Allan M. Malz, head of research at RiskMetrics, a financial and software company in New York, said Professor Engle's methods had spawned hundreds of new tools for analyzing stocks.

Goodness!  All we really needed to know is the fact that people keep doing the same stuff over and over...

^ 03.10.09 22:23 #

 

Headlines and Reaction

We can see that one of the WSJ headlines tonight is:

Economists lifted their estimates of U.S. third-quarter growth to 5%, according to an Online Journal survey. But they don't expect that pace to be sustained.

REACTION:

We know how the game is played.  As the numbers come in, the numbers are "revised". 

U.S. stocks rallied Thursday, exactly a year after major indexes hit their bear-market lows, as Wall Street cheered a wealth of encouraging news about the labor market, retail sales and earnings. The Dow industrials ended up 49.11 points at 9680.01, while the Nasdaq composite rose 18.12 to 1911.90.

REACTION:

This is why it's hard for investors to buy low and sell high.  At the high, there's nothing except glowing good news, and you've got to be crazy to let go.  At the low, it's all bad new, and you're insane to buy.  A never-ending vicious circle.

^ 03.10.09 22:33 #

 

Quality vs.

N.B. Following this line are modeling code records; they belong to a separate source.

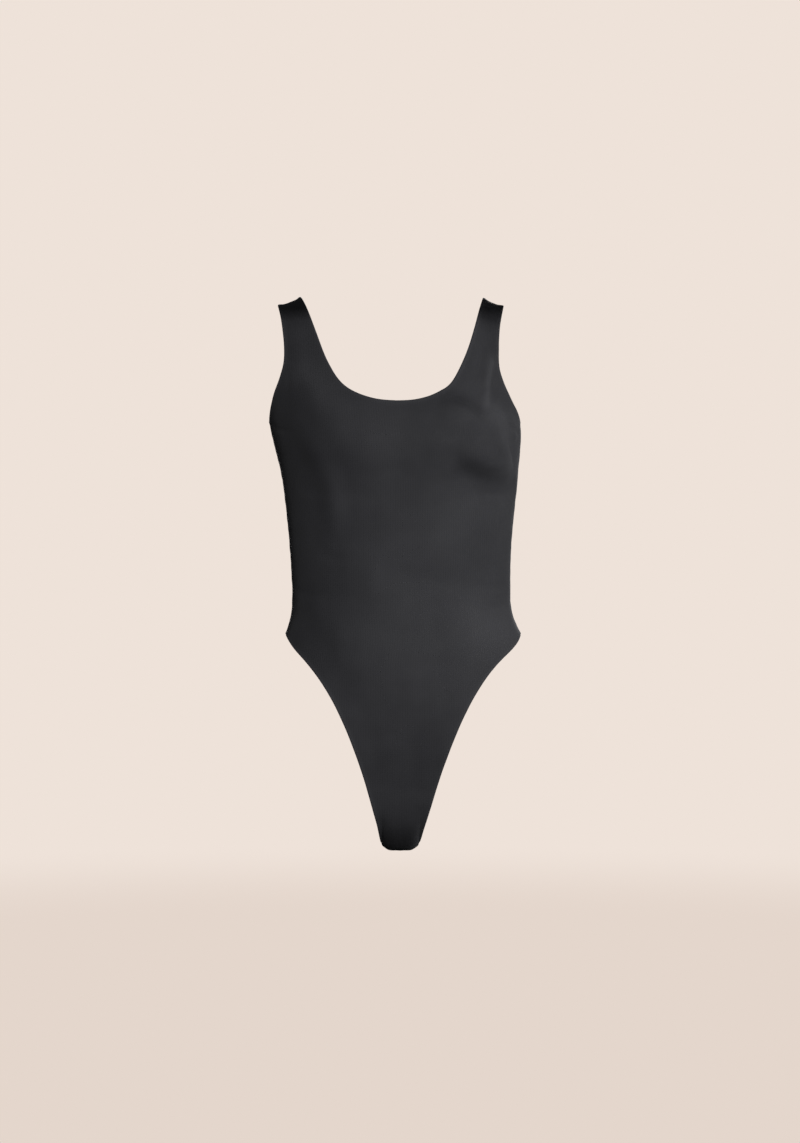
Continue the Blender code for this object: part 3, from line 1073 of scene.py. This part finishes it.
def paper(name, colour, fade_from=None, fade_to=None):
    """Seamless paper, plain and matt: it shows one even tone, and a rim that fades away."""
    material, tree = new_material(name)
    glow = add(tree, "Emission", {"Color": tuple(colour), "Strength": 1.0})
    surface = glow.outputs["Emission"]
    if fade_to:
        place = add(tree, "TexCoord")
        level = {0: place.outputs["Object"], 1: (1, 1, 0)}
        flat = add(tree, "VectorMath", level, operation="MULTIPLY")
        radius = add(tree, "VectorMath", {0: flat.outputs["Vector"]}, operation="LENGTH")
        reach = {"Value": radius.outputs["Value"], "From Min": fade_from, "From Max": fade_to}
        fade = add(tree, "MapRange", reach, interpolation_type="SMOOTHSTEP")
        clear = add(tree, "BsdfTransparent")
        rim = {0: fade.outputs["Result"], 1: surface, 2: clear.outputs["BSDF"]}
        surface = add(tree, "MixShader", rim).outputs["Shader"]
    add(tree, "OutputMaterial", {"Surface": surface})
    return material


def add_papers(context, props):
    """The backdrop and the floor, which the camera sees and which don't light the cloth."""
    bpy.ops.object.select_all(action="DESELECT")
    bpy.ops.mesh.primitive_uv_sphere_add(segments=64, ring_count=32, radius=DOME_RADIUS)
    dome = context.object
    dome.name = "backdrop"
    dome.data.materials.append(paper("backdrop_paper", props.backdrop))
    inner, outer = FLOOR_RADIUS - FLOOR_FADE, FLOOR_RADIUS + FLOOR_FADE
    bpy.ops.mesh.primitive_circle_add(
        vertices=128, radius=outer, fill_type="NGON", location=(0, 0, -props.floor_drop)
    )
    floor = context.object
    floor.name = "floor"
    bpy.ops.object.transform_apply()
    floor.data.materials.append(paper("floor_paper", props.floor, inner, outer))
    for piece in (dome, floor):
        unseen_by(piece, (*BOUNCES, "shadow"))


def light_room(context, strength):
    """Room light, brightest level with the eye and dim towards the ceiling and the floor."""
    world = bpy.data.worlds.new("room")
    world.use_nodes = True
    tree = world.node_tree
    room = tree.nodes["Background"]
    way = add(tree, "TexCoord")
    up = add(tree, "SeparateXYZ", {"Vector": way.outputs["Generated"]})
    steep = add(tree, "Math", {0: up.outputs["Z"], 1: up.outputs["Z"]}, operation="MULTIPLY")
    dim = {"Value": steep.outputs[0], "From Max": DIM_FROM, "To Min": 1.0, "To Max": DIMMEST}
    level = add(tree, "MapRange", dim)
    power = add(tree, "Math", {0: level.outputs["Result"], 1: strength}, operation="MULTIPLY")
    tree.links.new(power.outputs[0], room.inputs["Strength"])
    room.inputs["Color"].default_value = ROOM_TONE
    context.scene.world = world


def add_lamp(context, lamp, power):
    """A soft box that points at the middle of the bodysuit."""
    turn, lift = np.radians([lamp.turn, lamp.lift])
    towards = Vector((np.sin(turn) * np.cos(lift), -np.cos(turn) * np.cos(lift), np.sin(lift)))
    data = bpy.data.lights.new(lamp.name + "_light", "AREA")
    data.shape = "RECTANGLE"
    data.size, data.size_y = lamp.width, lamp.height
    data.energy = power
    light = bpy.data.objects.new(lamp.name + "_light", data)
    light.location = Vector((0, 0, LIT_HEIGHT)) + towards * lamp.distance
    light.rotation_euler = towards.to_track_quat("Z", "Y").to_euler()
    light.visible_camera = False
    context.scene.collection.objects.link(light)


def add_camera(context, distance):
    """The camera that gives the picture's frame, level and without depth of field."""
    turn = np.radians(PHOTO.turn)
    scale = PHOTO.mm_per_pixel * MM
    right = Vector((np.cos(turn), np.sin(turn), 0))
    back = Vector((np.sin(turn), -np.cos(turn), 0))
    data = bpy.data.cameras.new("camera")
    data.sensor_width = SENSOR
    data.lens = SENSOR * distance / (PHOTO.height * scale)
    data.dof.use_dof = False
    camera = bpy.data.objects.new("camera", data)
    camera.location = (
        right * (PHOTO.width / 2 - PHOTO.origin_x) * scale
        - Vector((0, 0, PHOTO.height / 2 - PHOTO.origin_y)) * scale
        + back * distance
    )
    camera.rotation_euler = Euler((np.pi / 2, 0, turn))
    context.scene.collection.objects.link(camera)
    context.scene.camera = camera


class BODYSUIT_OT_stage(bpy.types.Operator):
    """Set up the paper, the floor, the lamps and the camera"""

    bl_idname = "bodysuit.stage"
    bl_label = "Stage"
    bl_options = {"REGISTER", "UNDO"}

    def execute(self, context):
        props = context.scene.bodysuit_stage
        context.scene.view_settings.view_transform = "Standard"
        add_papers(context, props)
        for net in NETS:
            add_net(context, net)
        light_room(context, props.ambient)
        for lamp in LAMPS:
            add_lamp(context, lamp, getattr(props, lamp.name))
        add_camera(context, props.distance)
        return {"FINISHED"}


class BODYSUIT_PT_panel(bpy.types.Panel):
    """Settings and pieces of the bodysuit"""

    bl_label = "Athletics Bodysuit"
    bl_idname = "BODYSUIT_PT_panel"
    bl_space_type = "VIEW_3D"
    bl_region_type = "UI"
    bl_category = "Bodysuit"

    def draw(self, context):
        for group, kinds in (
            (context.scene.bodysuit_cloth, (BODYSUIT_OT_front_panel, BODYSUIT_OT_back_panel)),
            (context.scene.bodysuit_stage, (BODYSUIT_OT_stage,)),
        ):
            box = self.layout.box()
            for name in type(group).__annotations__:
                box.prop(group, name)
            for kind in kinds:
                box.operator(kind.bl_idname)


CLASSES = (
    ClothSettings,
    StageSettings,
    BODYSUIT_OT_front_panel,
    BODYSUIT_OT_back_panel,
    BODYSUIT_OT_stage,
    BODYSUIT_PT_panel,
)


def register():
    for kind in CLASSES:
        bpy.utils.register_class(kind)
    bpy.types.Scene.bodysuit_cloth = PointerProperty(type=ClothSettings)
    bpy.types.Scene.bodysuit_stage = PointerProperty(type=StageSettings)


def unregister():
    del bpy.types.Scene.bodysuit_stage
    del bpy.types.Scene.bodysuit_cloth
    for kind in reversed(CLASSES):
        bpy.utils.unregister_class(kind)


def main():
    register()
    bpy.ops.bodysuit.front_panel()
    bpy.ops.bodysuit.back_panel()
    bpy.ops.bodysuit.stage()


if __name__ == "__main__":
    main()
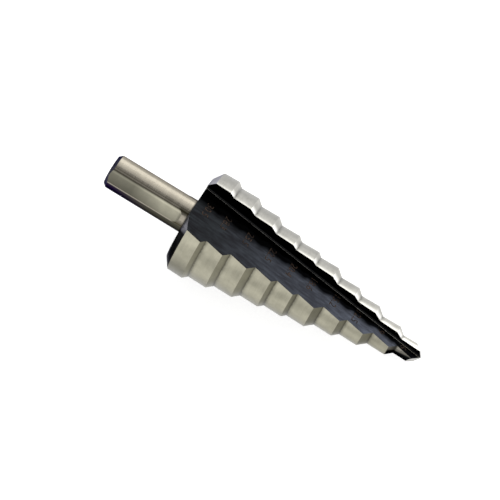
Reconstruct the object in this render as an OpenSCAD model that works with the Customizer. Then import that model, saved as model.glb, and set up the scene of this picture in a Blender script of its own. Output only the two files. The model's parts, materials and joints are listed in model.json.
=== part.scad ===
/* [Steps] */
// Diameter of the pilot, the smallest step
step_1_d = 6; // [5.5:0.1:7]
// Diameter of the second step
step_2_d = 9; // [8.5:0.1:9.5]
// Diameter of the third step
step_3_d = 12.5; // [11.5:0.1:13]
// Diameter of the fourth step
step_4_d = 15.2; // [14.5:0.1:16]
// Diameter of the fifth step
step_5_d = 18.6; // [17.5:0.1:19]
// Diameter of the sixth step
step_6_d = 20.4; // [20:0.1:21]
// Diameter of the seventh step
step_7_d = 22.5; // [22:0.1:23]
// Diameter of the eighth step
step_8_d = 25.5; // [24.5:0.1:26]
// Diameter of the ninth step
step_9_d = 28.3; // [27.5:0.1:29]
// Diameter of the tenth step, the largest
step_10_d = 30.5; // [30:0.1:32]
// Length of the pilot, up to where its point begins
pilot_l = 5.9; // [5:0.1:8]
// Length of the land on each step between the pilot and the largest step
land_l = 5.5; // [5:0.1:7]
// Length of the land on the largest step
largest_land_l = 4.6; // [4:0.1:7]
// Angle between the drill's axis and the cone that joins two steps
step_angle = 39; // [35:1:60]
// Fall in radius along each land, from its front edge back to its rear
back_taper = 0.1; // [0.05:0.05:0.2]
// Fall in radius round each land, from its cutting edge towards its heel
relief = 0.25; // [0.1:0.05:0.5]
// Length of the chamfer at the rear of the largest step
rear_chamfer_l = 1.9; // [1:0.05:3]
// Depth of that chamfer, measured across the axis
rear_chamfer_depth = 2.85; // [1.5:0.05:4]

/* [Flutes] */
// Distance of the cutting face behind the axis, as the drill turns, at the rear of the head
face_offset_rear = 4.2; // [3.5:0.1:4.5]
// Distance of the cutting face ahead of the axis at the tip, half of what the lips stand apart
face_lead_tip = 0.35; // [0.3:0.05:0.6]
// Distance from the axis to the flute's floor at the rear of the head
floor_offset_rear = 10.6; // [10:0.1:11.5]
// Distance from the axis to the flute's floor at the tip
floor_offset_tip = 0.8; // [0.5:0.05:1]
// Radius in the corner where the cutting face meets the floor
flute_corner_r = 0.5; // [0.2:0.05:0.6]

/* [Point] */
// Angle of the point, measured across both cutting lips
point_angle = 135; // [118:1:140]
// Clearance angle of the facet behind each cutting lip
lip_clearance = 12; // [8:1:15]
// Width of that facet, measured back from the cutting face
lip_facet_w = 0.45; // [0.4:0.05:1]
// Clearance angle of the second facet, which clears the heel
heel_clearance = 47; // [30:1:50]

/* [Shank] */
// Diameter of the shank
shank_d = 10; // [8:0.5:11]
// Length of the shank, from its end to the head
shank_l = 24.9; // [23:0.1:32]
// Number of flats that the chuck's jaws grip
flat_count = 3; // [3:1:4]
// Depth of each flat below the round of the shank
flat_depth = 0.4; // [0.2:0.05:0.6]
// Distance from the head to the place where a flat starts to run out
flat_stop = 3.5; // [3.2:0.1:8]
// Radius that the grinding wheel leaves where a flat runs out
flat_runout_r = 3; // [1:0.25:4]
// Angle round the axis from the floor of a flute to the nearest flat
flat_turn = 51.7; // [0:0.1:60]
// Length of the chamfer at the shank's end
end_chamfer_l = 1; // [0.5:0.05:1.5]
// Depth of that chamfer, measured across the axis
end_chamfer_depth = 0.85; // [0.4:0.05:1.2]
// Radius of the fillet where the shank meets the head
neck_fillet_r = 0.8; // [0.3:0.05:1]

/* [Hidden] */
$fn = 96;

steel = [0.66, 0.65, 0.60];
black_oxide = [0.10, 0.11, 0.13];

// Steps are numbered from 0 at the pilot to last_step at the rear
step_d = [
  step_1_d, step_2_d, step_3_d, step_4_d, step_5_d,
  step_6_d, step_7_d, step_8_d, step_9_d, step_10_d
];
last_step = len(step_d) - 1;

// Radius at the front edge of a step's land
function land_r(i) = step_d[i] / 2;

// Length of a step's land
function land_length(i) = i == 0 ? pilot_l : i == last_step ? largest_land_l : land_l;

// Length of the cone between a step and the next larger one
function cone_length(i) = (land_r(i + 1) - land_r(i)) / tan(step_angle);

// Places along the axis, measured from the end of the shank
function land_rear_z(i) =
  i == last_step ? shank_l + rear_chamfer_l : land_front_z(i + 1) + cone_length(i);
function land_front_z(i) = land_rear_z(i) + land_length(i);

point_l = land_r(0) / tan(point_angle / 2);
point_base_z = land_front_z(0);
drill_l = point_base_z + point_l;
head_l = drill_l - shank_l;
shank_r = shank_d / 2;
largest_r = land_r(last_step);

// Cutters reach this far past what they cut
clear = 2;
// The head has two sides and two flutes, half a turn apart
half_turns = [0, 180];
// The two ground sides of the head meet inside it, on a plane that misses both cutting edges
split_angle = 20;
// The head holds this much of the shank, so that they are one solid
seat = 1;
// A flat's cutter reaches this far outside the shank
flat_overcut = 0.3;

// The flute's corner runs in a straight line from the rear of the head to the tip
face_slope = (-face_lead_tip - face_offset_rear) / head_l;
floor_slope = (floor_offset_tip - floor_offset_rear) / head_l;
face_angle = atan(face_slope);
floor_angle = atan(floor_slope * cos(face_angle));
function face_x(z) = face_offset_rear + face_slope * (z - shank_l);
function floor_y(x, z) =
  let (across = x - face_offset_rear, along = z - shank_l)
  floor_offset_rear + tan(floor_angle) * (across * sin(face_angle) + along * cos(face_angle));

// Corners at the front of a step, on the two edges of the flute that faces +Y.
// Each land is ground round a centre that lies off the axis by the relief.
function ground_r(i) = land_r(i) - relief;
function cutting_corner(i) =
  let (z = land_front_z(i), x = face_x(z))
  [x, relief + sqrt(pow(ground_r(i), 2) - x * x), z];
function heel_corner(i) =
  let (
    z = land_front_z(i),
    height = floor_y(0, z) + relief,
    tilt = floor_y(1, z) - floor_y(0, z),
    square = 1 + tilt * tilt,
    x = -(height * tilt + sqrt(pow(ground_r(i), 2) * square - height * height)) / square
  )
  [x, floor_y(x, z), z];

// Point on the axis near which the drill balances, from its steps and shank as plain cylinders
function step_end_z(i) = i == 0 ? drill_l : land_rear_z(i - 1);
volumes = concat(
  [pow(shank_r, 2) * shank_l],
  [for (i = [0:last_step]) pow(land_r(i), 2) * (step_end_z(i) - land_rear_z(i))]
);
volume_middles = concat(
  [shank_l / 2],
  [for (i = [0:last_step]) (step_end_z(i) + land_rear_z(i)) / 2]
);
balance = [0, 0, volumes * volume_middles / (volumes * [for (v = volumes) 1])];

// The drill rests on three corners beside a flute: of the planes through three corners with
// no corner of either flute outside them, the one nearest to the balance point. A plane is a
// normal that points out of the drill and its distance from the middle of the shank's end.
function plane_through(a, b, c) =
  let (n = cross(b - a, c - a), unit = n / norm(n) * sign(n * a))
  [unit, unit * a];
function plane_gap(plane, point) = plane[1] - plane[0] * point;
touch_tolerance = 0.0001;
corners = [for (i = [0:last_step]) each [cutting_corner(i), heel_corner(i)]];
opposite_corners = [for (c = corners) [-c[0], -c[1], c[2]]];
all_corners = concat(corners, opposite_corners);
corner_count = len(corners);
rest_planes = [
  for (i = [0:corner_count - 3], j = [i + 1:corner_count - 2], k = [j + 1:corner_count - 1])
    let (plane = plane_through(corners[i], corners[j], corners[k]))
    if (min([for (c = all_corners) plane_gap(plane, c)]) > -touch_tolerance) plane
];
balance_height = min([for (plane = rest_planes) plane_gap(plane, balance)]);
rest_plane = [for (plane = rest_planes) if (plane_gap(plane, balance) == balance_height) plane][0];
rest_normal = rest_plane[0];
rest_height = rest_plane[1];
rest_pitch = asin(rest_normal[2]);
rest_roll = atan2(rest_normal[1], rest_normal[0]);

// Ends of the lying drill along X, measured from the middle of the shank's end
tip_x = drill_l * cos(rest_pitch);
end_x = -(shank_r - end_chamfer_depth) * sin(rest_pitch);

// Half outline of the head, from the middle of its rear face to the tip
module head_outline() {
  polygon(concat(
    [[0, shank_l], [ground_r(last_step) - rear_chamfer_depth, shank_l]],
    [for (i = [last_step:-1:0]) each [
      [ground_r(i) - back_taper, land_rear_z(i)],
      [ground_r(i), land_front_z(i)]
    ]],
    [[ground_r(0), drill_l], [0, drill_l]]
  ));
}

// One side of the head, turned round its own centre so that the lands fall away from their edges
module relieved_side() {
  side = largest_r + clear;
  intersection() {
    translate([0, relief, 0])
      rotate_extrude()
        head_outline();
    rotate([0, 0, split_angle])
      translate([0, -side, shank_l - clear])
        cube([side, 2 * side, head_l + 2 * clear]);
  }
}

// Section of a flute: a square corner with a small radius in it
module flute_section() {
  reach = 2 * largest_r;
  translate([-reach, flute_corner_r])
    square([reach, reach]);
  translate([-reach, 0])
    square([reach - flute_corner_r, reach]);
  translate([-flute_corner_r, flute_corner_r])
    circle(r = flute_corner_r);
}

// Flute that opens towards +Y, with its cutting face towards -X
module flute_cutter() {
  translate([face_offset_rear, floor_offset_rear, shank_l])
    rotate([-floor_angle, face_angle, 0])
      translate([0, 0, -clear])
        linear_extrude(height = head_l + 4 * clear)
          flute_section();
}

// Block above the plane that leaves one ground facet of the point, behind the lip along +Y
module facet_cutter(start_x, clearance) {
  block = 2 * step_1_d;
  tilt = atan(cos(clearance) / tan(point_angle / 2));
  translate([start_x, 0, drill_l - start_x * tan(lip_clearance)])
    rotate([-tilt, clearance, 0])
      translate([-block, -block, 0])
        cube([2 * block, 2 * block, block]);
}

module head() {
  difference() {
    for (turn = half_turns)
      rotate([0, 0, turn])
        color(steel)
          relieved_side();
    for (turn = half_turns)
      rotate([0, 0, turn]) {
        color(black_oxide)
          flute_cutter();
        color(steel) {
          facet_cutter(0, lip_clearance);
          facet_cutter(lip_facet_w - face_lead_tip, heel_clearance);
        }
      }
  }
}

// Half outline of the shank, with the chamfer at its end and the fillet at the head
module shank_outline() {
  fillet_x = shank_r + neck_fillet_r;
  fillet_z = shank_l - neck_fillet_r;
  difference() {
    polygon([
      [0, 0],
      [shank_r - end_chamfer_depth, 0],
      [shank_r, end_chamfer_l],
      [shank_r, fillet_z],
      [fillet_x, fillet_z],
      [fillet_x, shank_l + seat],
      [0, shank_l + seat]
    ]);
    translate([fillet_x, fillet_z])
      circle(r = neck_fillet_r);
  }
}

// Cutter for one flat, with the curve where the wheel leaves the shank
module flat_cutter() {
  flat_r = shank_r - flat_depth;
  flat_l = shank_l - flat_stop;
  rotate([90, 0, 0])
    linear_extrude(height = shank_d + clear, center = true)
      intersection() {
        translate([flat_r, -clear])
          square([flat_depth + flat_overcut, shank_l]);
        union() {
          translate([flat_r, -clear])
            square([shank_r, flat_l + clear]);
          translate([flat_r + flat_runout_r, flat_l])
            circle(r = flat_runout_r);
        }
      }
}

module shank() {
  color(steel)
    difference() {
      rotate_extrude()
        shank_outline();
      for (i = [0:flat_count - 1])
        rotate([0, 0, 90 + flat_turn + i * 360 / flat_count])
          flat_cutter();
    }
}

// The drill in one piece, lying with a flute down as it comes to rest, its tip towards +X
module step_drill() {
  translate([-(tip_x + end_x) / 2, 0, rest_height])
    rotate([0, 90 + rest_pitch, 0])
      rotate([0, 0, 180 - rest_roll])
        union() {
          head();
          shank();
        }
}

step_drill();
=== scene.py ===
import json
import math

import bmesh
import bpy
from mathutils import Matrix, Vector


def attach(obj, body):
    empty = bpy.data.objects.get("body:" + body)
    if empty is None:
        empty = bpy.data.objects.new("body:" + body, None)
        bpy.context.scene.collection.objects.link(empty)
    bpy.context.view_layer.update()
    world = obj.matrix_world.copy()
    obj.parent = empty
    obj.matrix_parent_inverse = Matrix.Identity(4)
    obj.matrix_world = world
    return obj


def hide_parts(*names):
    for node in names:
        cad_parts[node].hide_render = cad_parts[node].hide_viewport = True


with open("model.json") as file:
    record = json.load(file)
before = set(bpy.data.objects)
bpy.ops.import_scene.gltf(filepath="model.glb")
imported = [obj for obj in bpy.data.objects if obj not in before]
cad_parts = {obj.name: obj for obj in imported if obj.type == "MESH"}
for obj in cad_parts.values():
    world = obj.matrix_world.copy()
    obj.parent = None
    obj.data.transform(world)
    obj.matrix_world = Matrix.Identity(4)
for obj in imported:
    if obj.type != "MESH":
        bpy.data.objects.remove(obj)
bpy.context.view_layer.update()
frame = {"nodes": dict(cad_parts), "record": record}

MM = 0.001

# The drill's own frame: Z runs along its axis, from the middle of the shank's end to the tip, and
# +Y points out of the upper flute's floor. ROLL is how far it is turned about its axis as it lies.
ROLL = math.radians(109.201)
mounts = {mount["name"]: mount for mount in frame["record"]["mounts"]}
END = Vector(mounts["shank_end"]["pos_m"])
AXIS = -Vector(mounts["shank_end"]["axis"]).normalized()
PITCH = -math.asin(AXIS.z)
DRILL = (
    Matrix.Translation(END)
    @ Matrix.Rotation(math.pi / 2 + PITCH, 4, "Y")
    @ Matrix.Rotation(math.pi - ROLL, 4, "Z")
)
TURN = DRILL.to_3x3()

# Sizes as in the part's source
STEP_D = (6, 9, 12.5, 15.2, 18.6, 20.4, 22.5, 25.5, 28.3, 30.5)
PILOT_L = 5.9 * MM
LAND_L = 5.5 * MM
LARGEST_LAND_L = 4.6 * MM
STEP_ANGLE = math.radians(39)
REAR_CHAMFER_L = 1.9 * MM
FACE_REAR_X = 4.2 * MM
FACE_TIP_X = -0.35 * MM
DRILL_L = 97.67 * MM
SHANK_L = 24.9 * MM
SHANK_R = 5 * MM
NECK_FILLET_R = 0.8 * MM
END_CHAMFER_L = 1 * MM
FLAT_DEPTH = 0.4 * MM
FLAT_PITCH = math.radians(120)
FLAT_AROUND = math.radians(90 + 51.7)
FLAT_HALF = math.acos(1 - FLAT_DEPTH / SHANK_R)
FLAT_HALF_W = SHANK_R * math.sin(FLAT_HALF)

# Room for the mesh's own tolerance where a face is told by its place
HEAD_GAP = 0.05 * MM
PLACE_TOLERANCE = 0.02 * MM

# What tells the drill's surfaces apart: least or most of a face's unit normal that points along
# the axis, straight across it, or outwards from it
FACES_ALONG = 0.3
FACES_MOSTLY_ALONG = 0.5
FACES_ACROSS = 0.98
FLUTE_FLOOR_LEAN = 0.08
FLUTE_WALL_LEAN = 0.04
FLAT_LEAN = 0.001
LAND_OUTWARDS = 0.85
SHANK_OUTWARDS = 0.9

# Angles round the axis between which the pilot and the cone behind it take painted shade, black
# like oxide
PILOT_SHADE_FROM = math.radians(120)
PILOT_SHADE_TO = math.radians(275)

# Faces smaller than this lie along an edge, and are not taken for a flute's floor or wall
SLIVER_AREA = 0.05 * MM * MM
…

Quantity

A trader's mind always believes that it's more important to get it right than to make a lot of commotion.  Economy of words; that is our style.  But, we are always reminded by subscribers that quantity is part of quality, so here goes...

^ 03.10.09 22:41 #

 

[QQQ, Daily] NASDAQ 100 Index Shares

On September 30, we noted the $VIX reversal that took place on the pullback to the 50-day MA, a buy signal on the daily chart.  It's hard to believe, but it's been only seven trading days since. 

QQQ DAILY: In Thursday's trading, price hit the September 19 swing high, the upside target for the buy setup.  It was a very strange day, opening gap up on euphoria over Yahoo! earnings and a good jobs report.  By the end of the day, gains had been erased.  With a high volume, long legged doji day put in and a close back under the September 19 swing high, we will be watching to see if sellers come out en masse on this test of top.